My mother is in moderate stage of Alzheimer’s. She is very angry at the family and had to be hospitalized for combativeness. At the hospital, my father couldn’t stay the night with her. Now she is claiming dad and I are have an affair. How do I get this out of her head? It has been going on a week now and we cannot reason with her. She is refusing to let us visit her at the hospital.

Next week she is being moved to a nursing home and I would like to resolve this if it is possible.

I’m so sorry you are having this painful experience. Your mother is confused and trying to figure out what is happening to her. Most persons with dementia aren’t violent, but if your mother has a delusion (common with dementia and defined as a fixed, false idea) that you are all out to get her or that you are her husband’s girlfriend, you could see how this could cause her stress and agitation.

I doubt you will be able to resolve this issue quickly or talk her out of her beliefs. Rather than argue with her when he makes an accusation you could say, “Mom, I’m so sorry if I’ve hurt your feelings. You know that I’m your daughter and the whole family loves you.” Don’t try to rebut her arguments but stay on message. Or you could try something like, “Mom you’ve been in the hospital and that has caused you to get confused.” And then let her know she is loved.

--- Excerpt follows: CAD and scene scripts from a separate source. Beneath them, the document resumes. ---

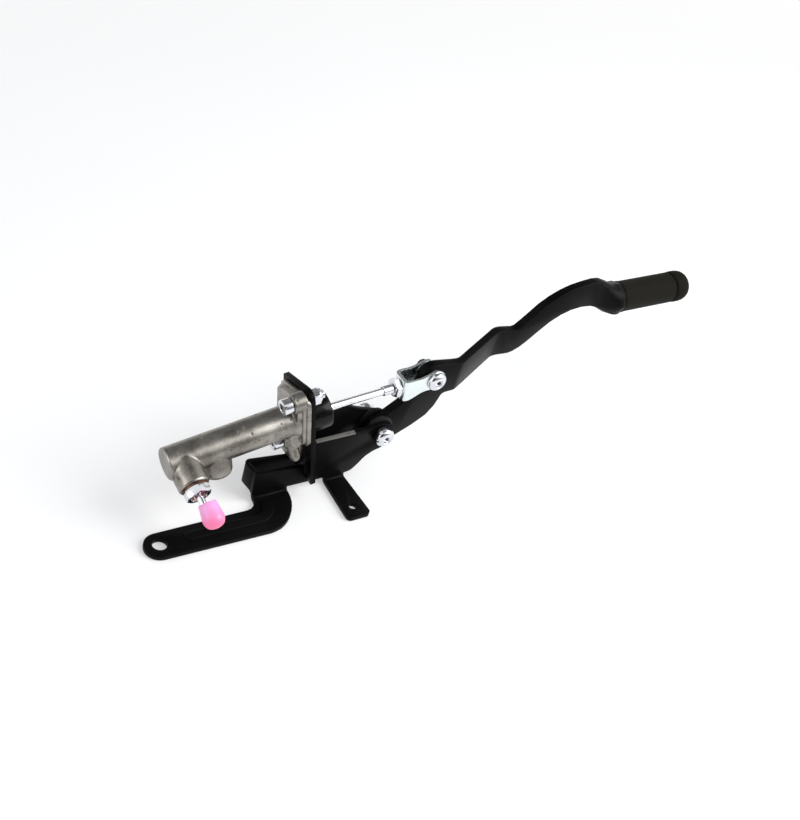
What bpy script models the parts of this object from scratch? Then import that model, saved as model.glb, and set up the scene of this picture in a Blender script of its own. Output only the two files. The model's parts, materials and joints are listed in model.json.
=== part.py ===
"""Hydraulic parking brake lever: floor bracket, master cylinder, pushrod, lever and grip.

Everything is drawn in millimetres with the lever's pivot axis at x = z = 0, running along Y.
X points to the grip, Z is up from the feet. The finished part is in metres and its origin lies
on the underside of the rear foot, so each mesh is shifted by PIVOT as it is made.
"""
import math

import bmesh
import bpy
from mathutils import Matrix, Vector
from mathutils.geometry import tessellate_polygon

# Driving dimensions, mm and degrees.
PIVOT = Vector((38.5, 30.0, 45.0))     # lever pivot, seen from the rear foot's mounting point
GAP = 0.3                              # clearance kept between separate pieces

SHEET = 4.0                            # bracket sheet thickness
CHEEK_OUT = 11.0                       # outer face of each cheek from the middle plane
FOOT_TOP = -41.0                       # upper face of both feet
BEND = 2.0                             # inner radius of the foot bends

CYL_PITCH = 10.4                       # cylinder axis above the feet's plane
CYL_ORIGIN = Vector((-79.6, 0.0, 30.6))  # where the cylinder axis meets the plate's front face
BARREL_R = 13.5
BARREL_END = -117.0                    # closed end, measured along the cylinder axis
BORE_R = 9.5
PILOT_R = 12.0                         # cylinder nose that locates in the plate
FLANGE_BOLT = (-7.7, 27.1)             # bolt from the middle of the bolt pattern, across and up
BOLT_DROP = 2.1                        # middle of the bolt pattern below the cylinder axis
FLANGE_T = 6.4
RIM_T = 3.6                            # lower step of the flange
SADDLE_T = 10.4                        # flange with the raised middle that joins the pads
PAD_T = 13.0                           # flange with its raised bolt pad
BOOT_R = 16.6

OUTLET_POS = -104.0                    # outlet boss along the cylinder axis
OUTLET_DIP = 18.0                      # outlet boss below the horizontal, towards the near side
OUTLET_R = 12.9
OUTLET_LEN = 25.8
LOWER_POS = -77.0                      # second boss along the cylinder axis
LOWER_DIP = 80.0
LOWER_R = 13.5
LOWER_LEN = 24.1
SPIGOT_POS = -12.3
SPIGOT_DIP = 62.0
SPIGOT_LEN = 35.6

WASHER_T = 1.0                         # copper washer between boss and fitting
HEX_ACROSS, HEX_T = 19.0, 7.0          # hexagon of the outlet fitting
PIPE_R = 2.9
PIPE_OUT = 14.0                        # free length of the pipe stub beyond the hexagon
CAP_DIP = 30.0                         # the loose cap hangs lower than the outlet
CAP_SHIFT = 2.8                        # and to one side of the stub
CAP_R = 7.3                            # mouth of the cap
CAP_LEN = 20.9
CAP_HOLE_R = 6.4

ROD_PITCH = 5.7
ROD_R, BALL_R = 3.3, 4.0
BALL = Vector((-84.0, 0.0, 29.8))      # pushrod ball inside the piston
CLEVIS_BASE = Vector((13.4, 0.0, 39.5))
PIN = Vector((44.0, 0.0, 46.5))        # clevis pin axis, parallel to the pivot
EAR_OUT = 9.0                          # outer face of each clevis ear
EAR_T = 2.2

LEVER_T = 8.0
LEVER_JOG = 28.0                       # sideways offset of the upper arm, away from the near side
GRIP_Z = 67.0
GRIP_R = 14.6
GRIP_START = 271.6
GRIP_END = 340.0

M10_R, M8_R = 5.0, 4.0
THREAD_R = 3.0                         # thread beyond the clevis pin's shoulder
HEAD_R = 1.75 * M10_R                  # button head of the two M10 screws
BUSH_WALL = 1.3
WASHER_PIVOT = 3.8                     # thick washer under the pivot bolt's head


def clear_scene():
    """Remove every object of the open file."""
    for item in list(bpy.data.objects):
        bpy.data.objects.remove(item, do_unlink=True)


def material(name, colour, rough, metal=0.0):
    """Return a Principled material with one colour."""
    mat = bpy.data.materials.new(name)
    mat.use_nodes = True
    shader = mat.node_tree.nodes["Principled BSDF"]
    shader.inputs["Base Color"].default_value = (*colour, 1.0)
    shader.inputs["Roughness"].default_value = rough
    shader.inputs["Metallic"].default_value = metal
    mat.diffuse_color = (*colour, 1.0)
    return mat


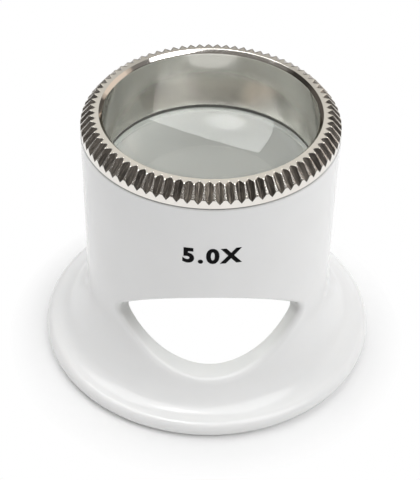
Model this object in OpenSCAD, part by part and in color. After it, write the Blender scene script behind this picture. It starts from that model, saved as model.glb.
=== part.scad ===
// Watchmaker's eye loupe standing on its eye flange, optical axis along +Z, window towards -Y.
// A moulded shell with a wide eye flange and a side window holds a biconvex lens on a ledge.
// A knurled metal ring with a deep plain bore screws into the top and presses a thin washer
// on the lens. All sizes are in millimetres.

/* [Shell] */
// Outer radius of the straight barrel
barrel_r = 16; // [13:0.5:20]
// Wall of the barrel between the eye flange and the lens ledge
wall = 2; // [1.6:0.1:2.4]
// Wall left round the threaded bore
thread_wall = 0.95; // [0.8:0.05:1.3]
// Wall round the lens pocket
pocket_wall = 2.08; // [1.8:0.02:2.4]
// Height of the shell's top rim above the resting face
shell_h = 32.28; // [30:0.01:40]
// Depth of the rounded corner on the outside of the top rim
rim_edge = 0.12; // [0.05:0.01:0.3]

/* [Eye flange] */
// Outermost radius of the eye flange
flange_r = 21.9; // [20.5:0.1:26]
// Radius of the rounded flange edge
flange_edge_r = 1.07; // [0.8:0.05:1.4]
// Height where the straight barrel starts to flare
flare_top = 9.3; // [7.5:0.1:11]
// Share of the flare's width taken by its tighter lower curve
flare_share = 0.667; // [0.5:0.01:0.8]
// Width of the flat resting face under the flange
foot_w = 0.73; // [0.4:0.05:1.2]

/* [Window] */
// Height of the window's centre
window_z = 11.87; // [11:0.01:14]
// Width of the eye-shaped window, tip to tip
window_w = 22.5; // [14:0.1:24]
// Height of the eye-shaped window
window_h = 12.84; // [8:0.01:14]

/* [Lens] */
// Curvature radius of both lens faces
lens_curve = 50; // [40:1:80]
// Thickness of the lens at its edge
lens_edge = 1.3; // [1:0.1:2]
// Width of the ledge that carries the lens
ledge_w = 1.1; // [0.8:0.1:1.5]
// Thickness of the ledge
ledge_h = 1.3; // [1:0.1:2]
// Radial play of the lens in its pocket
lens_play = 0.12; // [0.05:0.01:0.2]

/* [Washer] */
// Thickness of the thin washer on the lens
washer_h = 0.35; // [0.25:0.05:0.6]
// Width of the washer's ring
washer_w = 0.5; // [0.4:0.05:0.6]

/* [Knurled ring] */
// Height from the shell's rim to the top of the ring
ring_rise = 2.72; // [2.2:0.01:3.5]
// Slit between the ring's collar and the shell's rim
ring_slit = 0.1; // [0.05:0.01:0.2]
// How far the ring's collar stays inside the barrel's outline
ring_inset = 0.05; // [0.02:0.01:0.15]
// Wall of the ring's screwed part
ring_wall = 1.75; // [1.6:0.05:2.2]
// Chamfer at the mouth of the bore
bore_chamfer = 0.42; // [0.2:0.01:0.5]
// Depth of the bore from the ring's top to its foot
bore_depth = 8.48; // [7.8:0.02:9.4]
// Radial running clearance of the screwed part
thread_play = 0.05; // [0.03:0.01:0.1]
// Axial clearance under the ring's foot inside the shell
foot_gap = 0.5; // [0.3:0.1:0.8]

/* [Knurling] */
// Number of grooves round the ring
knurl_count = 80; // [60:1:90]
// Angle of the first groove, turned from +X towards the back
knurl_turn = 2.65; // [0:0.05:4.45]
// Radial width of the sloping shoulder that carries the grooves
shoulder_w = 1.16; // [0.9:0.02:1.3]
// Height of the sloping shoulder
shoulder_h = 1.45; // [1.2:0.01:1.6]
// Distance the groove bottoms run into the flat top
groove_run_top = 0.66; // [0.5:0.01:0.7]
// Distance the groove bottoms run below the shoulder
groove_run_low = 0.59; // [0.5:0.01:0.8]
// Half of the opening angle of a groove
groove_half_angle = 48; // [42:1:49]

/* [Hidden] */
$fn = 96;
lens_fn = 720;
eps = 0.01;
cut = 5;
// Radii, all counted inwards from the barrel
hollow_r = barrel_r - wall;
pocket_r = barrel_r - pocket_wall;
lens_r = pocket_r - lens_play;
ledge_r = hollow_r - ledge_w;
thread_bore_r = barrel_r - thread_wall;
thread_r = thread_bore_r - thread_play;
bore_r = thread_r - ring_wall;
collar_r = barrel_r - ring_inset;
// Vertical chain from the ring down to the lens
ring_top = shell_h + ring_rise;
collar_z = shell_h + ring_slit;
foot_z = ring_top - bore_depth;
washer_z = foot_z - washer_h;
washer_in_r = bore_r + eps;
washer_out_r = washer_in_r + washer_w;
// Lens position: its upper face meets the washer's inner lower edge
sag_washer = lens_curve - sqrt(pow(lens_curve, 2) - pow(washer_in_r, 2));
sag_edge = lens_curve - sqrt(pow(lens_curve, 2) - pow(lens_r, 2));
lens_top = washer_z - eps + sag_washer;
lens_bottom = lens_top - 2 * sag_edge - lens_edge;
// Ledge position: its inner upper edge meets the lower lens face
sag_ledge = lens_curve - sqrt(pow(lens_curve, 2) - pow(ledge_r, 2));
ledge_top = lens_bottom + sag_ledge - eps;
shoulder_z = foot_z - foot_gap;
// Flange and flare section
edge_c = flange_r - flange_edge_r;
brim_z = 2 * flange_edge_r;
flare_w = edge_c - barrel_r;
flare_h = flare_top - brim_z;
flare_r2 = flare_share * flare_w;
flare_r1 = (pow(flare_w, 2) + pow(flare_h, 2) - 2 * flare_h * flare_r2) / (2 * (flare_w - flare_r2));
arc1 = [barrel_r + flare_r1, flare_top];
arc2 = [edge_c, brim_z + flare_r2];
arc_turn = atan2(arc2[1] - arc1[1], arc2[0] - arc1[0]);
foot_in_r = edge_c - foot_w;
under_r = foot_in_r - hollow_r;
// Window arcs
window_half = window_w / 2;
window_arc = (pow(window_half, 2) + pow(window_h / 2, 2)) / window_h;
window_shift = window_arc - window_h / 2;
// Knurling
crest_top_r = collar_r - shoulder_w;
crest_low_z = ring_top - shoulder_h;
valley_top_r = crest_top_r - groove_run_top;
valley_low_z = crest_low_z - groove_run_low;
valley_run = [collar_r - valley_top_r, valley_low_z - ring_top];
valley_len = norm(valley_run);
valley_tilt = atan2(-valley_run[1], valley_run[0]);
groove_h = 1.2;
groove_half_w = groove_h * tan(groove_half_angle);

// Air beside the flare: two arcs tangent to each other, to the barrel and to the brim
module flare_air() {
  translate(arc2) circle(r = flare_r2);
  intersection() {
    translate(arc1) circle(r = flare_r1);
    translate(arc1) rotate(arc_turn) translate([0, -2 * flare_r1]) square([2 * flare_r1, 2 * flare_r1]);
  }
}

// Half section of the shell's outside, filled to the axis
module outside_section() {
  difference() {
    square([edge_c, flare_top]);
    flare_air();
  }
  translate([0, flare_top - eps]) square([barrel_r, shell_h - flare_top + eps - rim_edge]);
  translate([0, shell_h - rim_edge - eps]) square([barrel_r - rim_edge, rim_edge + eps]);
  translate([barrel_r - rim_edge, shell_h - rim_edge]) circle(r = rim_edge);
  translate([edge_c, flange_edge_r]) circle(r = flange_edge_r);
}

module body_shell() {
  color([0.93, 0.93, 0.92])
  difference() {
    rotate_extrude() outside_section();
    // Thread bore, lens pocket, ledge hole and lower hollow
    translate([0, 0, shoulder_z]) cylinder(r = thread_bore_r, h = cut + ring_top - shoulder_z);
    translate([0, 0, ledge_top]) cylinder(r = pocket_r, h = shoulder_z - ledge_top + eps);
    translate([0, 0, ledge_top - ledge_h - eps]) cylinder(r = ledge_r, h = ledge_h + 2 * eps);
    translate([0, 0, under_r]) cylinder(r = hollow_r, h = ledge_top - ledge_h - under_r);
    // Rounded mouth under the eye flange
    rotate_extrude()
    difference() {
      translate([0, -cut]) square([foot_in_r, under_r + cut + eps]);
      translate([foot_in_r, under_r]) circle(r = under_r);
    }
    window_cut();
  }
}

// Eye-shaped window through the front wall: the overlap of two level cylinders
module window_cut() {
  intersection() {
    translate([0, 0, window_z + window_shift]) rotate([90, 0, 0]) cylinder(r = window_arc, h = 2 * barrel_r);
    translate([0, 0, window_z - window_shift]) rotate([90, 0, 0]) cylinder(r = window_arc, h = 2 * barrel_r);
  }
}

module lens() {
  color([0.85, 0.93, 0.92, 0.5])
  rotate_extrude()
  intersection() {
    translate([0, lens_top - lens_curve]) circle(r = lens_curve, $fn = lens_fn);
    translate([0, lens_bottom + lens_curve]) circle(r = lens_curve, $fn = lens_fn);
    translate([0, lens_bottom]) square([lens_r, lens_top - lens_bottom]);
  }
}

module seat_washer() {
  color([0.12, 0.12, 0.13])
  difference() {
    translate([0, 0, washer_z]) cylinder(r = washer_out_r, h = washer_h);
    translate([0, 0, washer_z - cut]) cylinder(r = washer_in_r, h = washer_h + 2 * cut);
  }
}

// One groove of the knurling, lying on its bottom line
module groove() {
  translate([valley_top_r, 0, ring_top])
  rotate([0, valley_tilt, 0])
  translate([-valley_len, 0, 0])
  rotate([90, 0, 90])
  linear_extrude(height = 3 * valley_len)
  polygon([[0, 0], [groove_half_w, groove_h], [-groove_half_w, groove_h]]);
}

module clamp_ring() {
  color([0.75, 0.74, 0.71])
  difference() {
    union() {
      translate([0, 0, collar_z]) cylinder(r = collar_r, h = crest_low_z - collar_z);
      translate([0, 0, crest_low_z]) cylinder(r1 = collar_r, r2 = crest_top_r, h = shoulder_h);
      translate([0, 0, foot_z]) cylinder(r = thread_r, h = ring_top - foot_z);
    }
    translate([0, 0, foot_z - cut]) cylinder(r = bore_r, h = bore_depth + 2 * cut);
    translate([0, 0, ring_top - bore_chamfer])
    cylinder(r1 = bore_r, r2 = bore_r + bore_chamfer, h = bore_chamfer + eps);
    for (i = [0 : knurl_count - 1]) rotate(knurl_turn + i * 360 / knurl_count) groove();
  }
}

body_shell();
lens();
seat_washer();
clamp_ring();
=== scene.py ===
"""Looks of a watchmaker's eye loupe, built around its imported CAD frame.

The white shell, the knurled ring and the lens are own meshes that stand for their CAD nodes, and
the printed figures are a mesh of their own. The washer keeps its CAD mesh. Sizes are in
millimetres and become metres in new_mesh(), make_figures() and the studio's functions.
"""

import math

import bmesh
import bpy
import numpy as np
from mathutils import Matrix, Vector


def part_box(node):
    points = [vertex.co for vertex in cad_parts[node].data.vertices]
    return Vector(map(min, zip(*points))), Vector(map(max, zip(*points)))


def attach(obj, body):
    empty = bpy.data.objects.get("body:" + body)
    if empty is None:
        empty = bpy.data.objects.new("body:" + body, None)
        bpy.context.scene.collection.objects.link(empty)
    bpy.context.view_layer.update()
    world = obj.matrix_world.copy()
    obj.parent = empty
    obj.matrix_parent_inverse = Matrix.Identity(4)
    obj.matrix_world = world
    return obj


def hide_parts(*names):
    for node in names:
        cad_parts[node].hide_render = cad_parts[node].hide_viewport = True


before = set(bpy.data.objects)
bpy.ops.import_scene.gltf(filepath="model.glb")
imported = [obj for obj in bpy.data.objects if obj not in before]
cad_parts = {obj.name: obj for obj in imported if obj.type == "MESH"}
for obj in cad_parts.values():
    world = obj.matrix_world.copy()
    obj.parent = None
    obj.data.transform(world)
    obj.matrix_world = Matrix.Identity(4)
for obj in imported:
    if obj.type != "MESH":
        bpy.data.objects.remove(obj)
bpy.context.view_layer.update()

MM = 0.001
TURN = 2 * math.pi
FRONT = -math.pi / 2


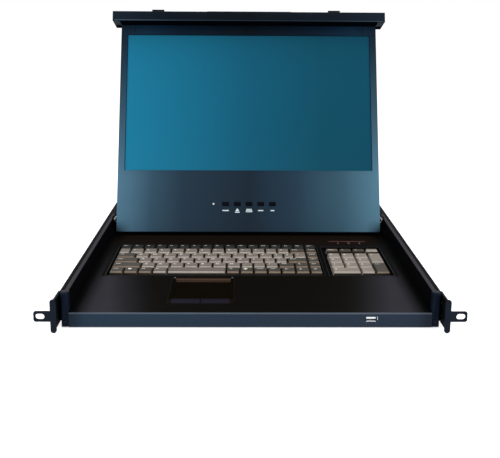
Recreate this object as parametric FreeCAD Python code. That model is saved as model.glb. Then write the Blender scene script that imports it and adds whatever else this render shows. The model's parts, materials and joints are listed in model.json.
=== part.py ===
import FreeCAD, Part
import math, os
from FreeCAD import Placement, Rotation, Vector

# Rackmount LCD console drawer, 1U high, for a 19-inch rack.  Millimetres.
# +X right, +Y to the back of the rack, +Z up.  The origin is midway between
# the two front ears' slots, on the ears' front faces.  The model stands with
# the drawer pushed home and the display opened up.

# ---- 19-inch rack ears -------------------------------------------------
EAR_OVERALL = 482.6        # across both ears
EAR_SHEET = 2.0            # ear plate and side leg
TAB_HEIGHT = 12.4          # tongue that takes the rack screw
TAB_CORNER = 2.6
SLOT_PITCH = EAR_OVERALL - 14.6   # slot centre to slot centre
SLOT_LENGTH = 10.0
SLOT_WIDTH = 6.6
STRIP_WIDTH = 6.7          # upright strip of the ear, inside the tongue
STRIP_HEIGHT = 39.4
STRIP_GAP = 1.1            # drawer front to strip, each side
LEG_DEPTH = 38.0
LEG_HEIGHT = 33.6

# ---- rear rack brackets --------------------------------------------------
RACK_DEPTH = 710.0         # front ears to rear ears
REAR_EAR_HEIGHT = 42.0
REAR_HOLE_PITCH = 31.75
REAR_ARM_LENGTH = 240.0
REAR_ARM_HEIGHT = 26.0
REAR_ADJUST = 40.0         # how far the bracket slides along its screws
ARM_SLOT = 3.6             # its width

# ---- drawer shell ----------------------------------------------------------
EAR_REACH = 31.5           # side wall to ear's end: slide, leg and tongue
DRAWER_HALF = EAR_OVERALL / 2 - EAR_REACH   # outside of the side walls
SHEET = 1.2
FLOOR_LOW = -20.5
FLANGE_TOP = 18.8
FLANGE_HALF = DRAWER_HALF + 5.4   # outer edge of the side walls' top flanges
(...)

If you take this more low key approach, the delusion may go away over time.

Ask the staff at the nursing home to adopt similar language and be part of a broad effort to reassure her and help her feel safe, secure and valued.

It’s never my first choice but in cases like this you and your dad might want to take a week or two off or visit her less often to let her sort through these feelings.

Is there a family member she is doing well with right now (for example her son in law). It can happen that one month a particular family is the bad guy and then it changes. Utilize family members who are in favor to visit her and help her make the transition to the nursing home. I encourage you and your dad to go to a support group. They will offer lots of support, education and understanding.